Each level builds on the previous one. Without foundational authority (Level 1), your content lacks credibility. Without consensus authority (Level 2), AI models may not trust you enough to cite you. Without relevance authority (Level 3), your content won’t match the long-tail queries AI systems prioritize. And without machine authority (Level 4), your insights may not be extractable by AI summarization systems.

3. Foundational Authority: Your Website as an Authoritative Data Source

Most companies still treat their official website as a digital business card, showing company information, products and services, and contact details, and then calling it done [K2]. But this approach misses the opportunity to become an authoritative data source in AI’s eyes.

Users now use AI assistants such as Doubao and ERNIE Bot to find answers, and AI selects the most credible sources from a massive amount of information [K2]. If your website remains static or shallow, it will be ignored by generative engines.

To build foundational authority, you must transform your website into a source that AI trusts. This involves two complementary paths:

  • Authority path: Ensure your website has very high authority in its core domain, holds top search positions consistently, and maintains a reputation record that AI models trust [K3].
  • Relevance path: Create deep pages that may not have high authority individually but provide the best answer on the web for a specific question [K3]. AI selects you not because of authority, but because the content has an extremely strong match with the query.

A successful GEO strategy must pursue both paths: consolidate domain authority around core topics while creating highly segmented, deeply structured content pages at scale [K3].

4. Consensus and Relevance Authority: Distribution Across the Open Web

While foundational authority starts with your owned sources, AI search engines do not rely on a single domain. They learn consensus by observing patterns across multiple platforms. This is why the Source Authority Pyramid’s second level is about building broad influence.

In the global market (e.g., Google AI Overviews), you need to build broad influence across the open web [K1]. This means publishing content on diverse platforms—such as industry forums, Q&A sites, social media, and third-party publications—so that AI models see your brand cited from multiple angles. Each platform adds a vote of credibility.

Conversely, in the Chinese market, you must enter Baidu’s ecosystem [K1]. These are two completely different games: one values decentralized consensus, the other values platform-specific authority.

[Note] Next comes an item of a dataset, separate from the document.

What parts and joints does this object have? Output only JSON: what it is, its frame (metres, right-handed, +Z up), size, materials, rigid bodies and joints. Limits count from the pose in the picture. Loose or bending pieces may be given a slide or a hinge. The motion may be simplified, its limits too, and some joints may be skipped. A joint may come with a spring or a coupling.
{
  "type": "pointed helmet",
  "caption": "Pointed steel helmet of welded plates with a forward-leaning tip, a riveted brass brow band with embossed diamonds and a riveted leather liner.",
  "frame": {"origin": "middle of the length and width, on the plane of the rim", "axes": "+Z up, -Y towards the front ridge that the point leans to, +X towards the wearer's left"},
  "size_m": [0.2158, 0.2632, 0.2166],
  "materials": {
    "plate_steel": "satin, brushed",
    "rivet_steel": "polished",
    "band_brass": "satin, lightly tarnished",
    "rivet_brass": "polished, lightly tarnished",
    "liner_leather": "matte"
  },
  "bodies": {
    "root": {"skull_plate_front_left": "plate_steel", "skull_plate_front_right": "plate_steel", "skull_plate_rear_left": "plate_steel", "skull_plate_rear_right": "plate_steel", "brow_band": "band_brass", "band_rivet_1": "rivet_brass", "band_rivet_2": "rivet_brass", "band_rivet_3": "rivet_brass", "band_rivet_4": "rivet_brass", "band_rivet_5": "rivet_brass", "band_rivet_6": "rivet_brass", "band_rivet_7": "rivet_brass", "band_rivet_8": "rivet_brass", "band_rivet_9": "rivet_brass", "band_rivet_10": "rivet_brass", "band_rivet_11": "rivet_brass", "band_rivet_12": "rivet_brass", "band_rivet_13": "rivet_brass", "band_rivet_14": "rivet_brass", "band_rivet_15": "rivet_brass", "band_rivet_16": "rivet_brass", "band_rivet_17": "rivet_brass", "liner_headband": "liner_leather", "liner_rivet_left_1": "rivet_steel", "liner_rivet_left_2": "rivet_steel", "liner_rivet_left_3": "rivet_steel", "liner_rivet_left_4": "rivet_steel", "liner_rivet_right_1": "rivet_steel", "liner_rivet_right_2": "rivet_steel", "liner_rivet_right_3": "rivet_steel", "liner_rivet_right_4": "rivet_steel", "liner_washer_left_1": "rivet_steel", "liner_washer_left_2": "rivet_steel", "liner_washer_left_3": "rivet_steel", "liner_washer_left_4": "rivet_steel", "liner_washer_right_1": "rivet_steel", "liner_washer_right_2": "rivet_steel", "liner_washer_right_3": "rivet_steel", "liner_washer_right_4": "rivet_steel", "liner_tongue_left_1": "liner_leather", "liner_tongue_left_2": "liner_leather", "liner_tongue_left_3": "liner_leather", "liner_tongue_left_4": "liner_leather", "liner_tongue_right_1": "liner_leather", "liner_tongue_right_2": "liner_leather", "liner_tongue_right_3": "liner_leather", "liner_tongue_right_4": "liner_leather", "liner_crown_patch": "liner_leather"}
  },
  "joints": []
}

5. Answer Generation and Attribution: How AI Selects Your Content

The final stage of the AI search pipeline is answer generation and attribution. The large language model finally enters the scene. What it receives is not the user’s original question, but an enhanced prompt [K3]. This prompt has been enriched by a retrieval system that selects candidate sources based on authority, relevance, and recency.

To maximize your chances of being cited, you must understand that AI systems prefer:

  • Structured information they can extract directly (e.g., tables, lists, clear definitions).
  • Content with verifiable claims supported by data or examples.
  • Sources that appear across multiple platforms (consensus signal).

6. FAQ

Q1. How do I measure the success of my GEO distribution strategy?

Choose one core theme that represents your weakest level in the Source Authority Pyramid, design a complete distribution plan using the authority echo chamber model, and after 30 days, measure the change in citation rate for this topic on your target AI platforms [K2]. This experiment will help you truly understand the power of Generative Engine Optimization distribution.

Q2. Should I focus on owned sources or third-party platforms first?

Start with Level 1 (Foundational Authority) by optimizing your official website and content hub. Without a solid owned source, third-party citations lack a central reference point. Once your website is structured as an authoritative data source, expand to consensus and relevance channels.

Q3. What is the primary difference between the authority path and the relevance path in content strategy?

The authority path focuses on building domain-expertise that spans your core topics, earning trust through reputation and search history. The relevance path focuses on creating highly specific, deep content pages that answer niche queries perfectly, even if the domain itself has lower overall authority. Both are necessary for a robust GEO strategy [K3].

Q4. How does the Four-Layer Source Authority Model differ from traditional SEO?

Traditional SEO prioritizes a single site’s ranking based on backlinks and domain metrics. This model accounts for AI search’s preference for consensus across multiple sources, requiring you to manage a distributed content presence. It also emphasizes machine-readable structure—such as tables and clear answer blocks—which traditional SEO often overlooks.

7. Conclusion

The Four-Layer Source Authority Model provides a structured way to approach Generative Engine Optimization in an era where AI search is becoming the primary interface for information discovery.

Start by auditing your weakest layer. If your official website is still a basic brochure, that is your priority. If you have no presence on third-party platforms that AI models trust, then distribution should be your focus. Use the 30-day citation rate experiment to validate your approach.

Remember the core principle: AI search values consensus and structured information above all. Build your authority across multiple layers, not one. In the global market, aim for broad influence across the open web. In the Chinese market, focus on Baidu’s ecosystem. By following the pyramid model, you can systematically increase the likelihood that your brand’s knowledge will be cited when users ask AI for answers.